May 25, 2015 by Joshua Corey

Two lyric traditions: direct expression of subjectivity (Romanticism) vs. the persona (Modernism). The first is cosmological because it presents the self in passionate negotiation with a universe it takes to be natural. As Nature withers away as a source of meaning, the fundamentally mimetic and narratological persona lyric takes over: wearing a mask it seeks to expose the masks of social meaning. After 1989 the postmodern lyric goes even farther into the capitalist abandonment of political subjectivity, leaving us with a pure consumerist poetics in which the absence of value is no longer a scandal, but the void we swim in, untouched and untouchable by others.

To resuscitate the subjective lyric cannot mean yielding to a regressive dream of a unified Nature.

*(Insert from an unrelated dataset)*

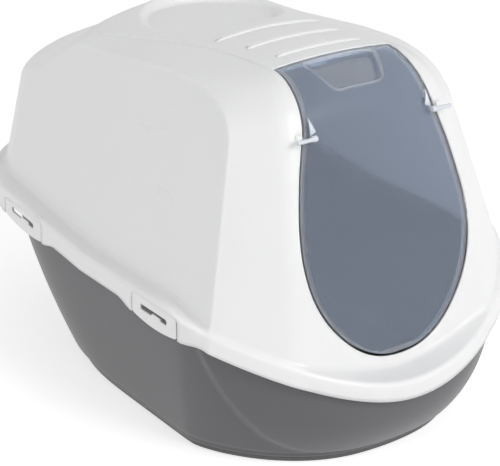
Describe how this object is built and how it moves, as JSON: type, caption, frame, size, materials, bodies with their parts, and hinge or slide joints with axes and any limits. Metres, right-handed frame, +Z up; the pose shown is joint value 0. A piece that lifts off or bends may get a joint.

Instead, subjectivity must be pluralized: the speaking self of the poet encounters and responds to other speaking selves, not all of them human, none of them "primitive" (there can be no more leech-gatherers seen as "closer" to the universal Nature and subjected to the social poet's interrogations). The practicioner of subjective lyric may borrow techniques from ethnography, as Charles Olson does, but must operate less as anthropologist than "archaeologist of morning": that is, as co-active and cooperative with the more-than-human socius he poetically encounters, and not writing as the bearer of an imperial universalizing "scientific" objectivity.

What is most valuable and unique to the lyric, I believe--a value coextensive with capitalist propaganda about lyric's valuelessness--is its built-in refusal of anything resembling an "objective" stance. Lyric offers a form of diplomacy: it presents a speaking self in productive tension with the real and potential subjectivities of others. The lyric speaker has a passion for the other, in every sense of that word: suffering, ecstasy, eroticism, sacrifice.

In the present postmodern environment the self as bearer of value has been almost obliterated. People of color, LGBTQ folk, disabled people, and women are at best tolerated by the regime, largely if not exclusively for their value as consumers and as markets (capitalism trumps, barely, the white supremacist patriarchy that predates it, and this is the true meaning of "liberalism"). But the selves of white males are also empty, non-sites of the vast privilege accumulated on their behalf, lashing out reflexively whenever that privilege are challenged, treating every presentation of subjectivity--perhaps even their own, since subjectivity is inherently messy, contradictory, and emergent from relations with others--as an existential threat.

The value of the self, as more than a counter in the lyric game, is yet to be (re)discovered. Even more deeply suppressed is the possibility of collective subjectivities. And there is, after all, a real danger that outside the regime of tolerance, without developing the passion for otherness that is intrinsic to lyric, we will find ourselves in a state of total war. (As opposed to the war that, to paraphrase William Gibson, is already here, but unevenly distributed.)

I return to the poetry of Olson and Duncan because in their passion for cosmos and polis as emergent territories (as opposed to what's supposedly simply stable and already there) they have kept the flame of subjectivity--as something to be ventured, tested, and risked--alive. Contemporary poets who come out of that tradition often come armed with the experience of a passionate collectivity behind them: I think of Lisa Robertson's feminism or Peter O'Leary's Catholicism or Nathaniel Mackey's deep engagements with jazz and the Black Arts Movement. It may be much harder for those of us who do not have such backgrounds to wager everything on the subjective lyric, rather than hiding behind masks of irony or dictate faux-objective political critiques. Well, begin from that ground where you are already most engaged, most implicated. It might be the workplace, or the family, or the university, or the military. We are none of us isolatos when we speak from the "I."